ROZ
Roz's White Folks Guide To Being "Funk-tified"
1. No "White Bite"! This is for all
you white folks who are so tempted to fold that
bottom lip under and shut your eyes when you're
groovin'. BIG NO!!!!!
2. Under no circumstances are you to use the slang
term "nizzo". Even if you hear your
African-American cubicle co-worker use - don't
you dare! This word does not mean "neighbor",
but it does translate into "death wish"
if used improperly.
3. If you are driving on the freeway and you hear
a song that was "yo' jam" back in the
day, do the following:
a. Pull Over
b. Get Out
c. Throw your hands in the air and holla "heeeey!!!!"
d. Do yo' thang baby!
* and by the way, make sure you have bail money
for when 'the man' rolls up on you.
4. Only give a high five if you know how to do
it properly. Not 'too' high - remember you're
not high-fivin' Shaq.

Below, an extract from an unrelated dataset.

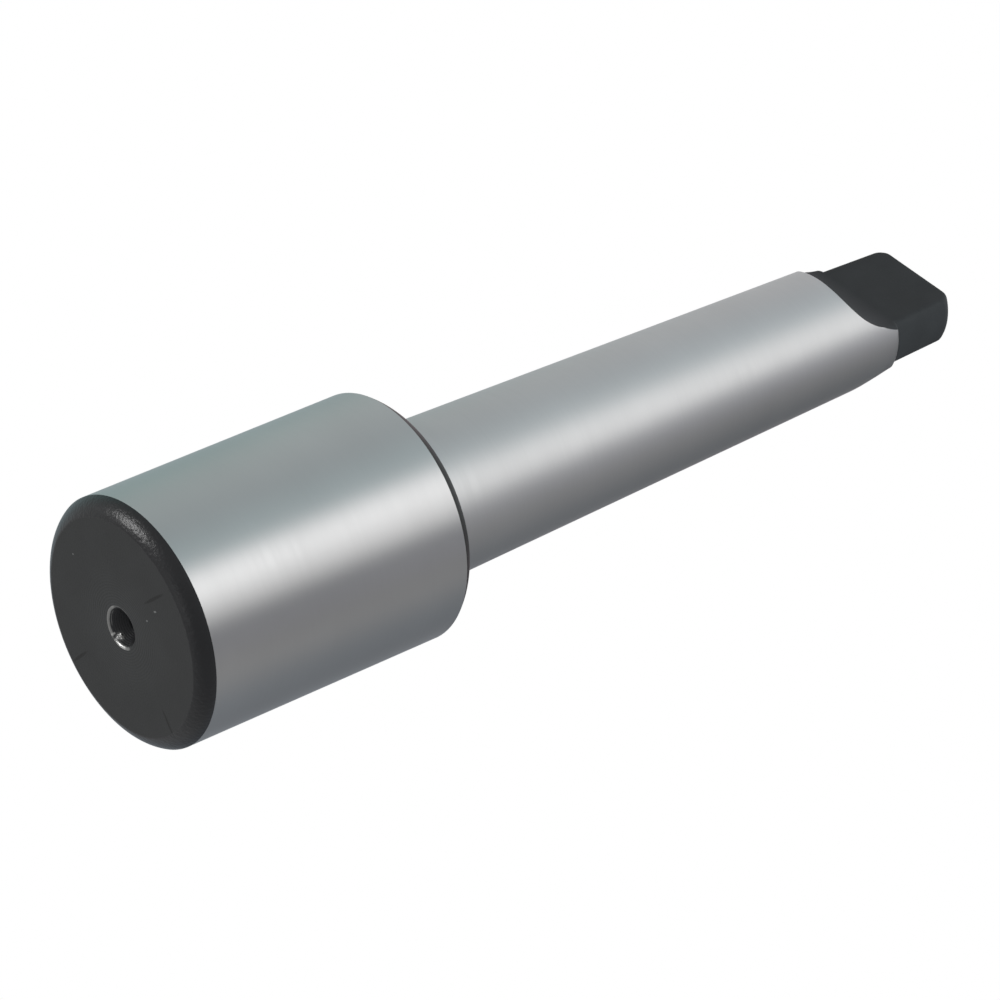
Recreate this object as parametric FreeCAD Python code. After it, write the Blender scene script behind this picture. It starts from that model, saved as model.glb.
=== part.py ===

And don't reach way "back
to Kenosha" and slap real hard - you're not
killing a mosquito.
5. The following slang terms have been approved
by R.A.P. (Roz's Auditory Program)
a. Muggin' & Flossin' - standing and looking
good
b. Actin' Booty - being a jerk ex. "The waitress
was actin' booty when she brought me my Vienna
blue plate special".
c. Hot Mess - something that is, or looks horrible.
"Girl, her hair was lookin' a hot mess".